Python’s yield and async/await arrived years earlier, and the conceptual mapping is close: Python’s __await__ protocol mirrors the awaiter protocol, and Python generators are also stackless. The difference is that Python’s overhead is baked in at the interpreter level: dynamic dispatch on every method, GC-managed frames, no template-level type information. C++ trades ergonomics for control, which is the usual deal.

Rust’s async/await is the most direct analog. Both compile to state machines via LLVM; both support heap allocation elision. Rust adds Pin<P> to handle self-referential futures safely, which C++ avoids by never moving the frame. Rust’s Future::poll is pull-based, driven by an executor’s Waker mechanism; C++ coroutines are more push-based, with the awaiter responsible for scheduling resumption. Neither standard library ships a production executor, and both communities have converged on specific third-party choices: Tokio for Rust, Asio for C++.
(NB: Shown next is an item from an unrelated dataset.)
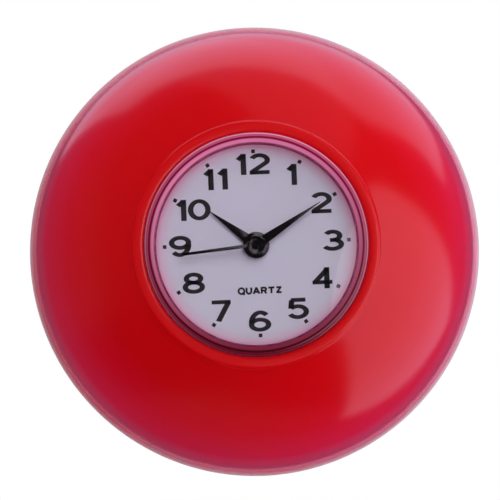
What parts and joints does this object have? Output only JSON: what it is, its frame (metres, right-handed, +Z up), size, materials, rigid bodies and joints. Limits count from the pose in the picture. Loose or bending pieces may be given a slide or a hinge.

Go goroutines are a different tradeoff entirely: stackful, scheduled by the Go runtime, minimal syntax, no coroutine frame boilerplate. The cost is 2KB of stack per goroutine at minimum. C++ coroutines can suspend in a few hundred bytes; the tradeoff is that you are responsible for the scheduler and lifetime management yourself.

Where This Leaves You

The boilerplate Chunawala’s article describes is not incidental complexity; each method is a decision point that maps to a real behavior the coroutine type must define. The compiler state machine transformation is deterministic and analyzable. The heap allocation is often eliminated. The extensibility through promise_type and await_transform is what makes zero-overhead concurrent I/O, lazy generators, and structured task trees all expressible as libraries without language-level special cases.

For practical use today, reach for Asio’s use_awaitable if you are doing async I/O, std::generator if you need a lazy sequence in C++23, and cppcoro or folly::coro as references when you need to understand what a correct task implementation looks like. Writing your own promise_type from scratch is worth doing once to understand the machinery; after that, the libraries earn their keep.